> **STATED TASK**
Return all of the data exactly as given.

> **INFORMATION PROVIDED**
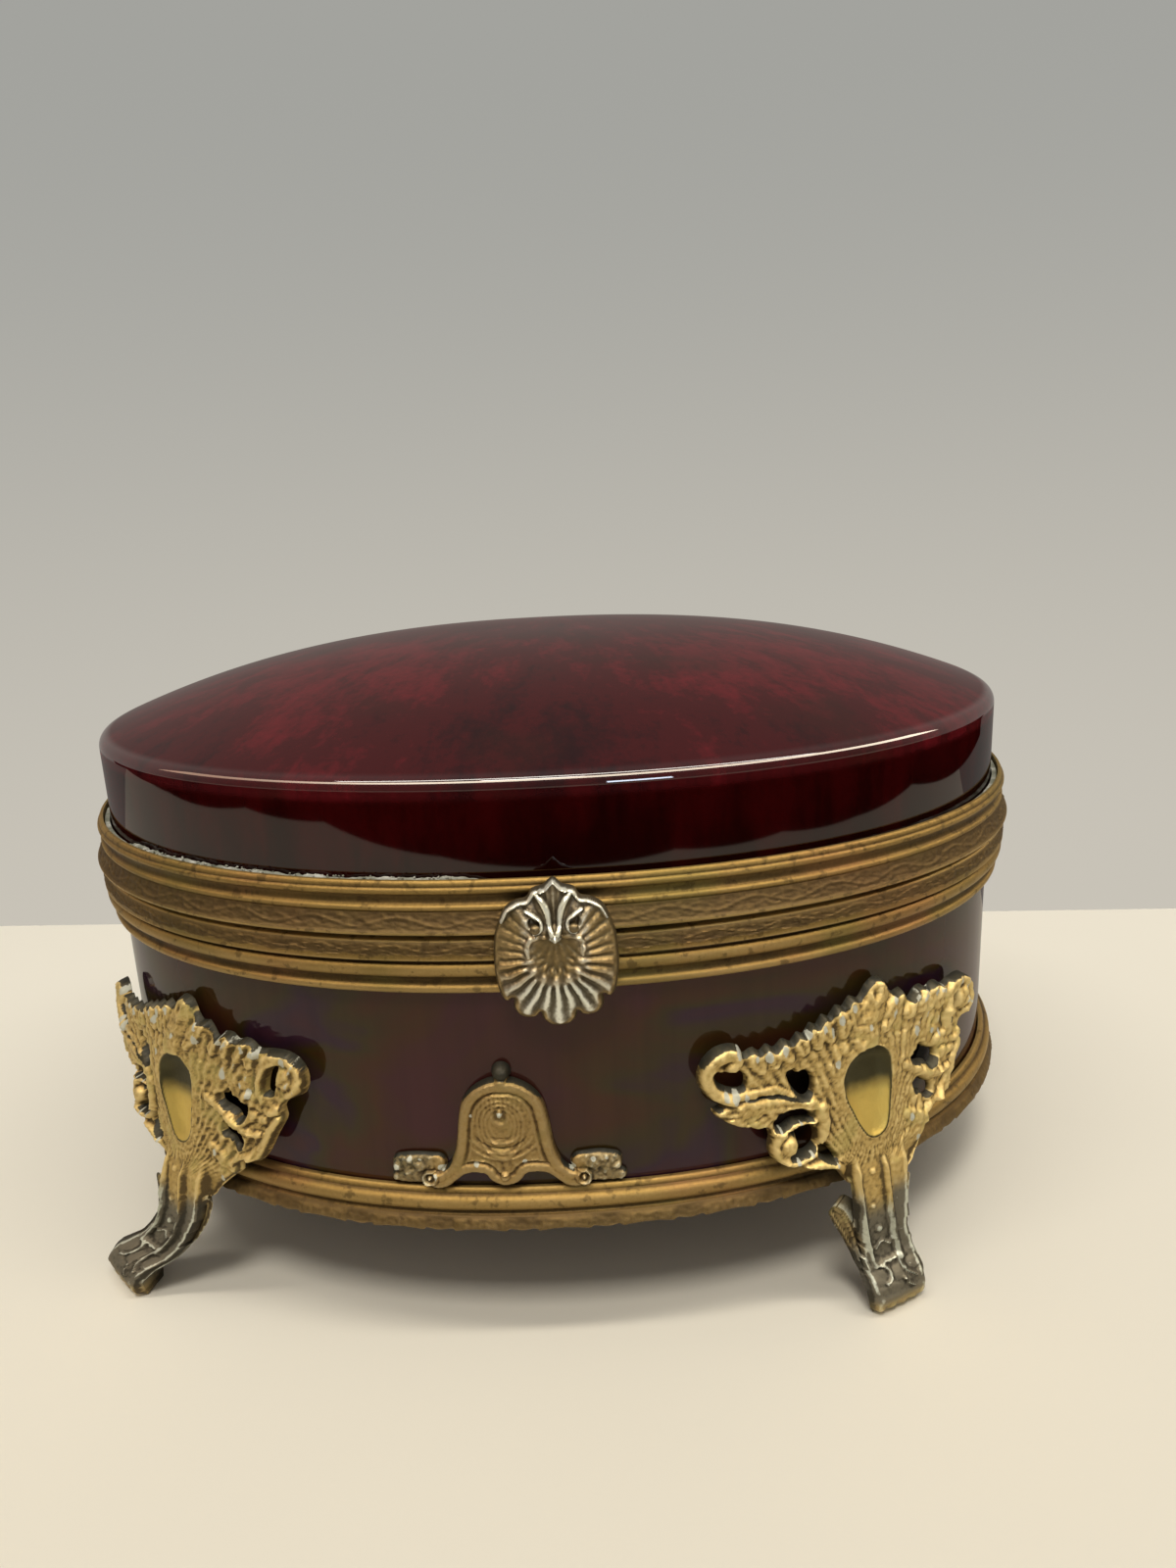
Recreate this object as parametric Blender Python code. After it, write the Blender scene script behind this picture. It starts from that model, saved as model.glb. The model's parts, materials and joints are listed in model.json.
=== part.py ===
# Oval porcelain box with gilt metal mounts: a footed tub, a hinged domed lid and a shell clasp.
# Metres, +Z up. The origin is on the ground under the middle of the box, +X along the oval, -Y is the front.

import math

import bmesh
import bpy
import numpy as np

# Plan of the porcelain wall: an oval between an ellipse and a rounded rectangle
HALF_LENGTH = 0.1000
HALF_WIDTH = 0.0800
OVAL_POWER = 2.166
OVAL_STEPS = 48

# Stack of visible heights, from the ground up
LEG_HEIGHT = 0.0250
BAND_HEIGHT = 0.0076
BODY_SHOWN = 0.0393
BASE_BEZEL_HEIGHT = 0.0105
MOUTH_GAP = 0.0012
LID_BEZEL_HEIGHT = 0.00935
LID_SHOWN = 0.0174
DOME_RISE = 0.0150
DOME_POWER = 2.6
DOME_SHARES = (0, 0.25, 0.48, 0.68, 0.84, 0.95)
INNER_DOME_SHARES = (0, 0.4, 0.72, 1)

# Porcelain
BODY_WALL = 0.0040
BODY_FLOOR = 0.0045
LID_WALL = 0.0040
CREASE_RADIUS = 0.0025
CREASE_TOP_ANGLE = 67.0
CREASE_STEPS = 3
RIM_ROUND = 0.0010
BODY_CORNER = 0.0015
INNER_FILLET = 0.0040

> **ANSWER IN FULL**
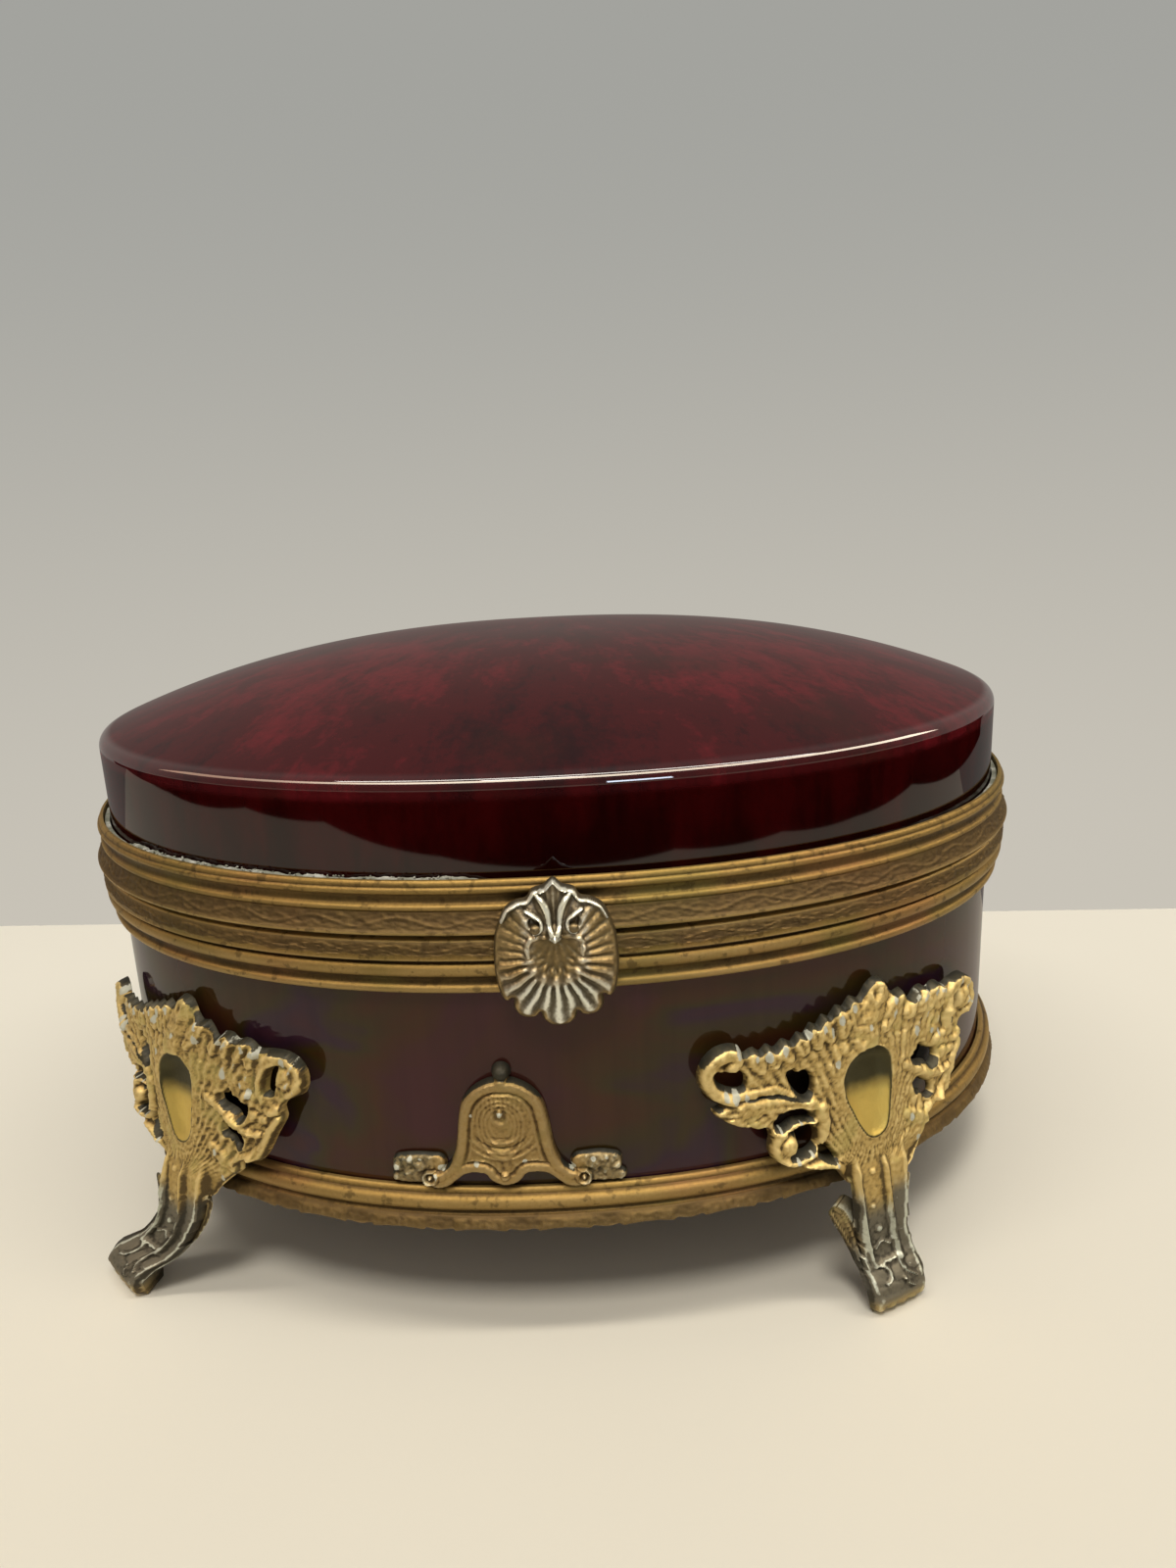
Recreate this object as parametric Blender Python code. After it, write the Blender scene script behind this picture. It starts from that model, saved as model.glb. The model's parts, materials and joints are listed in model.json.
=== part.py ===
# Oval porcelain box with gilt metal mounts: a footed tub, a hinged domed lid and a shell clasp.
# Metres, +Z up. The origin is on the ground under the middle of the box, +X along the oval, -Y is the front.

import math

import bmesh
import bpy
import numpy as np

# Plan of the porcelain wall: an oval between an ellipse and a rounded rectangle
HALF_LENGTH = 0.1000
HALF_WIDTH = 0.0800
OVAL_POWER = 2.166
OVAL_STEPS = 48

# Stack of visible heights, from the ground up
LEG_HEIGHT = 0.0250
BAND_HEIGHT = 0.0076
BODY_SHOWN = 0.0393
BASE_BEZEL_HEIGHT = 0.0105
MOUTH_GAP = 0.0012
LID_BEZEL_HEIGHT = 0.00935
LID_SHOWN = 0.0174
DOME_RISE = 0.0150
DOME_POWER = 2.6
DOME_SHARES = (0, 0.25, 0.48, 0.68, 0.84, 0.95)
INNER_DOME_SHARES = (0, 0.4, 0.72, 1)

# Porcelain
BODY_WALL = 0.0040
BODY_FLOOR = 0.0045
LID_WALL = 0.0040
CREASE_RADIUS = 0.0025
CREASE_TOP_ANGLE = 67.0
CREASE_STEPS = 3
RIM_ROUND = 0.0010
BODY_CORNER = 0.0015
INNER_FILLET = 0.0040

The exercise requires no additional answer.